Nearly 240 alleged child molesters have been arrested in Southern California in just two months. It came as part of a nationwide crackdown on child sex abusers that netted nearly 1,400 predators, including a religious official and white-collar businessmen.

“Operation Broken Heart III” was launched over the last two months by all 61 Internet Crimes against Children (ICAC) task forces, a US Department of Justice agency. The operation “resulted in the arrest of over 238 child predators,” the Los Angeles Police Department said in a statement on Monday.

All the arrests are related to charges of possession and distribution of child pornography, sexual exploitation of children, child prostitution and sex tourism, major crimes on the ICAC’s radar across the US.

Focusing primarily on online interactions, investigators used forensic equipment kept inside a mobile crime lab dubbed “The Beast.” It scans through hard drives for any illicit images, the LA Times reported.

The effort has potentially saved a 6-year old boy, who an Australian citizen wanted to buy for sex on US soil.

Michael Quinn, 33, was arrested in a Los Angeles hotel, after telling undercover agents in an online conversation that he hoped to get a boy for $250 and engage him in illicit sex.

According to prosecutors, Quinn also planned to party with other child molesters and have sex with young boys.

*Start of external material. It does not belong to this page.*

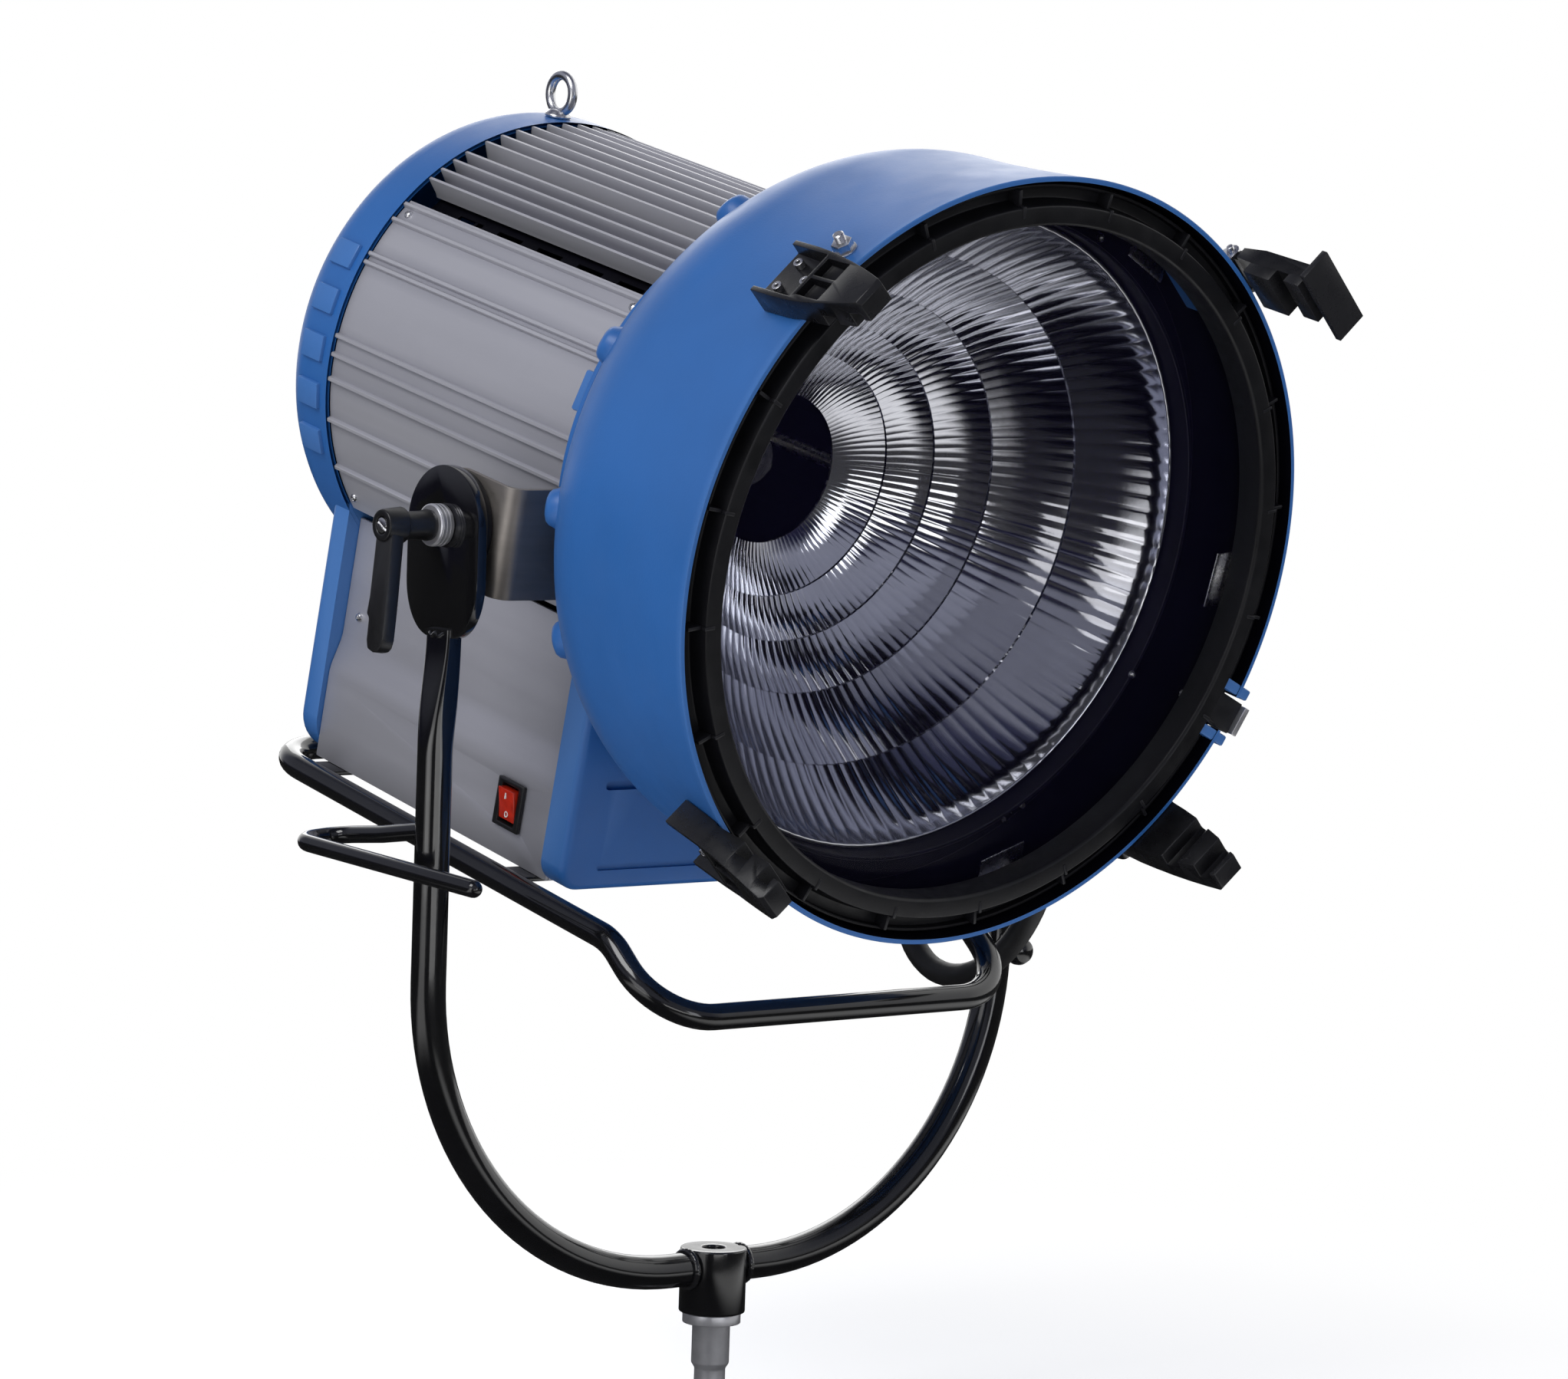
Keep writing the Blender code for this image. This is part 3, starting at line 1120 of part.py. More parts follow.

Quinn wasn’t the only foreigner to get caught in the LAPD’s net. In June, a 70-year-old British man, Paul Charles Wilkins, was named in a four-count superseding indictment that added child pornography charges to his previous counts. These stemmed from his visit to the US with the intention to have sex with boys aged between 10 and 12.

Among those arrested were also a Laotian monk, Kounzong Saebphang, who came to the US on a religious worker’s visa. He was detained at the Wat Lao Buddhist Monastery in Riverside, California, in early June on suspicion of possessing and distributing child pornography.

Saebphang, 26, has been under investigation since last year. Inquiries into the monk’s activities were launched after the Riverside County Sexual Assault Felony Enforcement (SAFE) task force received information that he was possibly involved in child pornography distribution.

The LAPD was one of 61 ICAC task forces and more than 3,000 federal, state and local law enforcement agencies across the US.

Between April and May, the crackdown on cyber predators resulted in 1,368 arrests, the LAPD spokesperson confirmed to ABC.